Ya estamos a mitad del mes de abril. Queda un mes y poco para las elecciones regionales y el ambiente está lo suficientemente enrarecido como para que una, que es carne de soledad necesitada y recibida con alivio, quiera con todas mis fuerzas retirarme a un monasterio trapense (y así tampoco me habla nadie) durante unos meses.
Sin embargo, esta semana, en medio de dos actos sociales en plena urbe, he tenido la misma sensación que se tiene cuando se está disfrutando de lecturas místicas (de esas que te elevan por dentro y te hacen feliz) bajo un roble, en un monasterio cisterciense de la provincia de Burgos. En ambos casos, se trataba de la presentación de un libro. El miércoles: La Realidad no existe, de Jaime Rodríguez de Santiago. El jueves: En busca del tiempo que vivimos, de Gregorio Luri. Siendo tan diferentes entre ellos, y tan diferentes a mí, me he reconocido en muchas cosas con cada uno de ellos. Por supuesto, les pedí que me firmaran el libro.

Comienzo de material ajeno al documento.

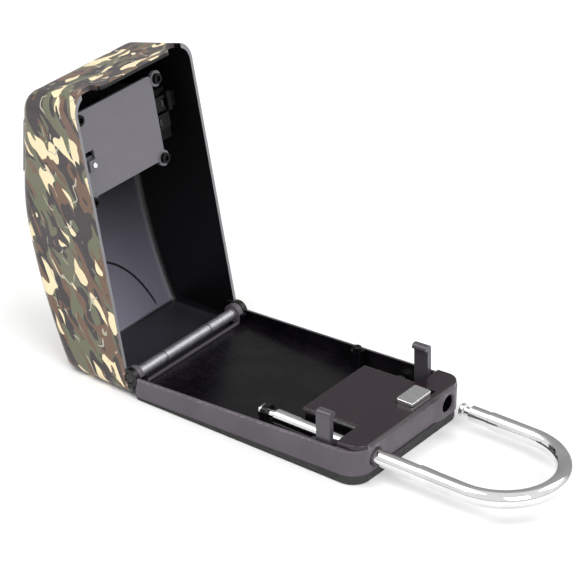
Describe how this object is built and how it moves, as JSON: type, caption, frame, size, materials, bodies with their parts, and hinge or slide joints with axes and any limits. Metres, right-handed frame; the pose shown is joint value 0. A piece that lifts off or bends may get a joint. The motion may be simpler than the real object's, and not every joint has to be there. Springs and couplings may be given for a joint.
{
  "type": "padlock key safe",
  "caption": "Portable key safe with a camouflage lid standing open on its hinge, a tray base, a number lock in the lid and a pull-out padlock shackle.",
  "frame": {"origin": "centre of the base's flat back face", "axes": "+X towards the shackle along the base, +Y to the safe's left seen from the hinge, +Z out of the back face towards the closed lid"},
  "size_m": [0.2963, 0.09, 0.1526],
  "materials": {
    "camouflage_lid": "satin camouflage outside, black inside",
    "tray_grey": "satin",
    "pad_black": "matte",
    "cover_dark": "satin",
    "plate_grey": "satin",
    "chrome": "polished",
    "steel": "brushed",
    "spring_steel": "bright",
    "black_plastic": "fine grain",
    "wheel_black": "gloss",
    "brass": "turned"
  },
  "bodies": {
    "base": {"back_pad": "pad_black", "base_tray": "tray_grey", "lock_cover": "cover_dark", "cover_screws": "steel", "near_hook": "tray_grey", "far_hook": "tray_grey", "hook_screws": "steel", "hinge_pin": "steel", "locating_peg": "tray_grey", "release_leaf": "spring_steel"},
    "release_block": {"release_slide": "steel"},
    "stop_block": {"shackle_stop": "tray_grey"},
    "shackle_group": {"shackle": "chrome", "shackle_clip": "spring_steel"},
    "lid": {"lid_shell": "camouflage_lid", "lock_plate": "plate_grey", "lock_plate_screws": "steel", "dial_housing": "black_plastic", "dial_axle": "steel", "dial_detent_spring": "spring_steel", "dial_bezel": "black_plastic", "cover_pin": "steel", "button_spring": "spring_steel", "near_latch_spring": "spring_steel", "far_latch_spring": "spring_steel"},
    "cover_flap": {"weather_cover": "black_plastic"},
    "button": {"open_button": "black_plastic"},
    "latch_near_side": {"near_latch": "steel"},
    "latch_far_side": {"far_latch": "steel"},
    "lever": {"code_lever": "plate_grey", "code_lever_pin": "steel"},
    "dial_1": {"dial_wheel_1": "wheel_black", "dial_sleeve_1": "brass"},
    "dial_2": {"dial_wheel_2": "wheel_black", "dial_sleeve_2": "brass"},
    "dial_3": {"dial_wheel_3": "wheel_black", "dial_sleeve_3": "brass"},
    "dial_4": {"dial_wheel_4": "wheel_black", "dial_sleeve_4": "brass"}
  },
  "joints": [
    {"name": "lid_hinge", "type": "hinge", "parent": "base", "child": "lid", "pos_m": [-0.0703, 0, 0.0105], "axis": [0, -1, 0], "range_deg": [-100, 0]},
    {"name": "shackle_slide", "type": "slide", "parent": "base", "child": "stop_block", "axis": [1, 0, 0], "range_m": [-0.024, 0]},
    {"name": "shackle_swivel", "type": "hinge", "parent": "stop_block", "child": "shackle_group", "pos_m": [0.005, -0.0305, 0.012], "axis": [1, 0, 0], "continuous": true},
    {"name": "release_slide_move", "type": "slide", "parent": "base", "child": "release_block", "axis": [0, 1, 0], "range_m": [0, 0.003]},
    {"name": "button_press", "type": "slide", "parent": "lid", "child": "button", "axis": [0.9745, 0, 0.2244], "range_m": [0, 0.004], "stiffness_N_per_m": 400, "springref_m": -0.004, "deforming": ["button_spring"]},
    {"name": "near_latch_slide", "type": "slide", "parent": "lid", "child": "latch_near_side", "axis": [0, 1, 0], "range_m": [0, 0.0024], "deforming": ["near_latch_spring"]},
    {"name": "far_latch_slide", "type": "slide", "parent": "lid", "child": "latch_far_side", "axis": [0, -1, 0], "range_m": [0, 0.0024], "deforming": ["far_latch_spring"]},
    {"name": "code_lever_slide", "type": "slide", "parent": "lid", "child": "lever", "axis": [-0.2244, 0, 0.9745], "range_m": [0, 0.004]},
    {"name": "weather_cover_hinge", "type": "hinge", "parent": "lid", "child": "cover_flap", "pos_m": [-0.14226, 0, 0.09548], "axis": [0, -1, 0], "range_deg": [0, 120]},
    {"name": "dial_1_turn", "type": "hinge", "parent": "lid", "child": "dial_1", "pos_m": [-0.13108, -0.02425, 0.10939], "axis": [0, 1, 0], "continuous": true},
    {"name": "dial_2_turn", "type": "hinge", "parent": "lid", "child": "dial_2", "pos_m": [-0.13108, -0.01475, 0.10939], "axis": [0, 1, 0], "continuous": true},
    {"name": "dial_3_turn", "type": "hinge", "parent": "lid", "child": "dial_3", "pos_m": [-0.13108, -0.00525, 0.10939], "axis": [0, 1, 0], "continuous": true},
    {"name": "dial_4_turn", "type": "hinge", "parent": "lid", "child": "dial_4", "pos_m": [-0.13108, 0.00425, 0.10939], "axis": [0, 1, 0], "continuous": true}
  ],
  "couplings": [
    {"joint": "near_latch_slide", "follows": "button_press", "ratio": 0.6},
    {"joint": "far_latch_slide", "follows": "button_press", "ratio": 0.6}
  ]
}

Podrían haber escrito como dedicatoria un escueto “Con cariño”, como es la costumbre de Carlos Rodríguez Braun. Pero no, han sido muy generosos conmigo. Los dos me han dedicado unas palabras que me han sobrepasado, hasta que he leído la turra de hoy de Javier G. Recuenco sobre el síndrome del impostor (relacionada también con conversaciones con él) y he pensado dos cosas. La primera, como dijo el gran filósofo José Manuel Soto,“Mujer, déjate querer”. Y la segunda, “Igual te ven así”. Luego he pensado más, a fuego lento.
La mirada del otro es algo que no controlamos. Solamente controlamos la mirada que creemos que merecemos del otro. Y, a menudo, la confundimos con la mirada que creemos que el otro tiene de nosotros. Son dos cosas diferentes. Tanto si crees que mereces una mirada de admiración como si crees que mereces una mirada de reprobación, las razones pueden ser varias. Por ejemplo, careces de autoestima y no lo sabes. Entonces, tu inconsciente compensa esa falta creándote unas expectativas sobredimensionadas sobre tu valía. Te crees un dios del Olimpo y apareces en la sociedad como el típico sobrado sin motivos. De estos gilipollas está el mundo lleno. También está el que no ha sido consciente de sus capacidades durante mucho tiempo y, de repente, sale del armario y decide ir pisando fuerte. Yo respeto al sobrado siempre que haya sobradas razones. Lo malo son los que le rodean. Parece que creen que, si tocan furtivamente el borde de su manto, van a ser imbuidos de una gota de sus dones. Spoiler: no funciona.
En el otro extremo, está quien cree que no merece reconocimiento. Otra persona sin autoestima. Te han machacado, sea de manera obscena, sea de manera sutil, a menudo por los gilipollas del párrafo anterior, o por creencias tipo “Todo me lo debes a mí, o a la suerte, o al designio divino, pero en realidad tú eres un piojo”. Entonces, no te cabe en la cabeza que la mirada del otro sea una mirada de reconocimiento y te inventas todo tipo de movidas como “Es una dedicatoria estándar” o “Tenía prisa y ha puesto lo primero que se le ha ocurrido”. Refuerzas tu falta de autoestima, la creencia de que no eres merecedora de la mirada real. Así que la hackeas. Consejo: sal de ahí. Lo mereces.
Es muy importante reconocer tus sombras sin derrotismo. Y, tan importante como eso es reconocer tus luces sin ensoberbecerse. La consciencia de quién eres suspendiendo el juicio al respecto es, para mí, un camino vital de formación continua.